# Exercise objective
Reproduce precisely the lines between the start of the data below and the line with "[hingeBar], hingeBarRooms, bindingColour);", both included.

# Information provided
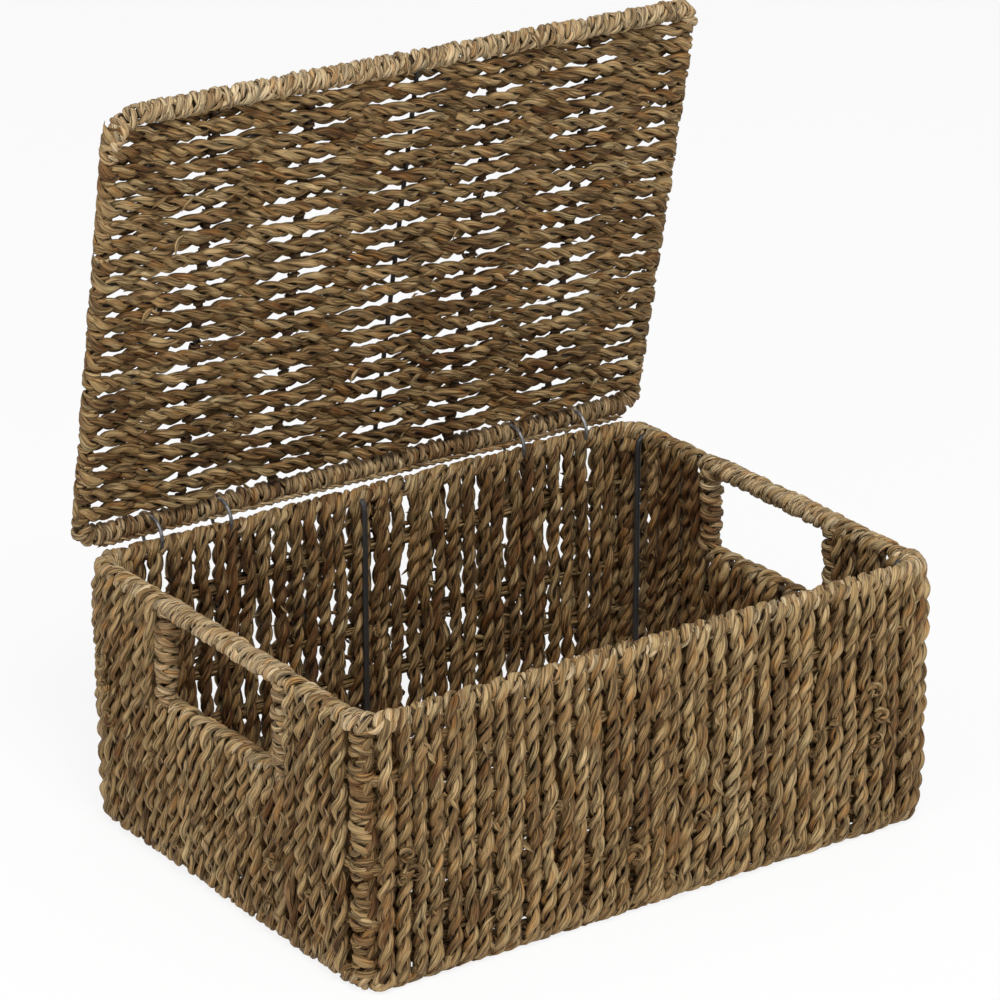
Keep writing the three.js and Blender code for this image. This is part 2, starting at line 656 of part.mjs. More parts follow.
// The lid's bound bars: front and hinge bars, then each side with both its bends
const frontBarLeftX = lidX - LID_LEFT_CORNER_RADIUS - CLEARANCE;
const frontBarRightX = lidX - LID_RIGHT_CORNER_RADIUS - CLEARANCE;
const hingeBarX = lidX - LID_HINGE_CORNER_RADIUS - CLEARANCE;
const lidRooms = [lidFrameRoom, ...lidWireRooms];
const frontBar = tube([
  vector(-frontBarLeftX, lidFrontY, lidBarZ),
  vector(frontBarRightX, lidFrontY, lidBarZ),
], boundOutline);
const hingeBar = tube([
  vector(-hingeBarX, lidBarY, lidBarZ),
  vector(hingeBarX, lidBarY, lidBarZ),
], boundOutline);
addRope(lid, 'lid_front_bar_rope', [frontBar], lidRooms, bindingColour);
const hingeBarRooms = [...lidRooms, ...ringRooms(0, 0)];
addRope(lid, 'lid_hinge_bar_rope', [hingeBar], hingeBarRooms, bindingColour);

[['left', -1], ['right', 1]].forEach(([side, sign]) => {
  const freeRadius = lidCorners[side];
  const frontBend = bend(-lidX + freeRadius, lidFrontY + freeRadius, freeRadius, Math.PI, lidBarZ)
    .reverse();
  const backBend = bend(
    -lidX + LID_HINGE_CORNER_RADIUS,
    lidBarY - LID_HINGE_CORNER_RADIUS,
    LID_HINGE_CORNER_RADIUS,
    Math.PI / 2,
    lidBarZ,
  ).reverse();
  const points = [...frontBend, ...backBend].map((point) => vector(-sign * point.x, point.y, point.z));
  const edge = tube(points, boundOutline, true);
  addRope(lid, `lid_${side}_edge_rope`, [edge], [lidFrameRoom], bindingColour);
});

export default group;
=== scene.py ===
import json
import math

import bpy
import numpy as np
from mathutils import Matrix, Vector


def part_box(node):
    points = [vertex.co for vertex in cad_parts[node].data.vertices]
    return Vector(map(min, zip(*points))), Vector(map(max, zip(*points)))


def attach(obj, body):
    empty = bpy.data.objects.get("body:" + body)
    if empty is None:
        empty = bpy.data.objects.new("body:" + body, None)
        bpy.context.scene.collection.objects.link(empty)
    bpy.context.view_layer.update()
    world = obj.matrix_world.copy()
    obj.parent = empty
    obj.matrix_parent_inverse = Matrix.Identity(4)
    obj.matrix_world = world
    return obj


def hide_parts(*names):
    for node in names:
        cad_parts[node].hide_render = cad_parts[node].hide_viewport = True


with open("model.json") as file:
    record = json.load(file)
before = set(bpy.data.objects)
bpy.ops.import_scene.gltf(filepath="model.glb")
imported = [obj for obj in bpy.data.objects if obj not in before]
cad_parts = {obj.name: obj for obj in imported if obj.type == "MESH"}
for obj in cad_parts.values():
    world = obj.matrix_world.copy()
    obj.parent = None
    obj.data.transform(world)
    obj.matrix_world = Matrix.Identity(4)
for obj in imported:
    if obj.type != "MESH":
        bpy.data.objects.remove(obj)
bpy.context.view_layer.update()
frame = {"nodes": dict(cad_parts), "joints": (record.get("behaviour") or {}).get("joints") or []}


def middle_and_half(node):
    """The middle and the half size of a node's box, in millimetres."""
    low, high = (np.array(corner) * 1000.0 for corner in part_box(node))
    return (low + high) / 2.0, (high - low) / 2.0


def tenths(value):
    """A size to the tenth of a millimetre."""
    return round(float(value), 1)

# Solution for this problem
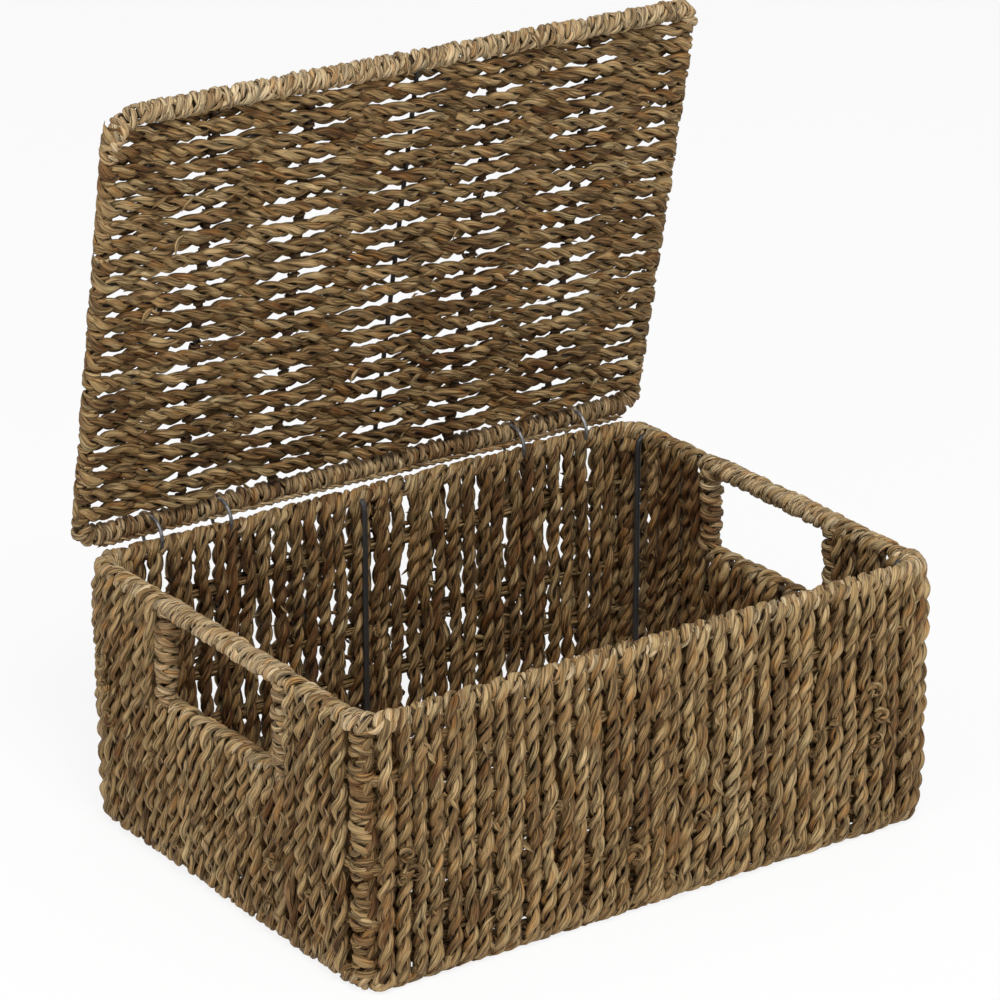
Keep writing the three.js and Blender code for this image. This is part 2, starting at line 656 of part.mjs. More parts follow.
// The lid's bound bars: front and hinge bars, then each side with both its bends
const frontBarLeftX = lidX - LID_LEFT_CORNER_RADIUS - CLEARANCE;
const frontBarRightX = lidX - LID_RIGHT_CORNER_RADIUS - CLEARANCE;
const hingeBarX = lidX - LID_HINGE_CORNER_RADIUS - CLEARANCE;
const lidRooms = [lidFrameRoom, ...lidWireRooms];
const frontBar = tube([
  vector(-frontBarLeftX, lidFrontY, lidBarZ),
  vector(frontBarRightX, lidFrontY, lidBarZ),
], boundOutline);
const hingeBar = tube([
  vector(-hingeBarX, lidBarY, lidBarZ),
  vector(hingeBarX, lidBarY, lidBarZ),
], boundOutline);
addRope(lid, 'lid_front_bar_rope', [frontBar], lidRooms, bindingColour);
const hingeBarRooms = [...lidRooms, ...ringRooms(0, 0)];
addRope(lid, 'lid_hinge_bar_rope', [hingeBar], hingeBarRooms, bindingColour);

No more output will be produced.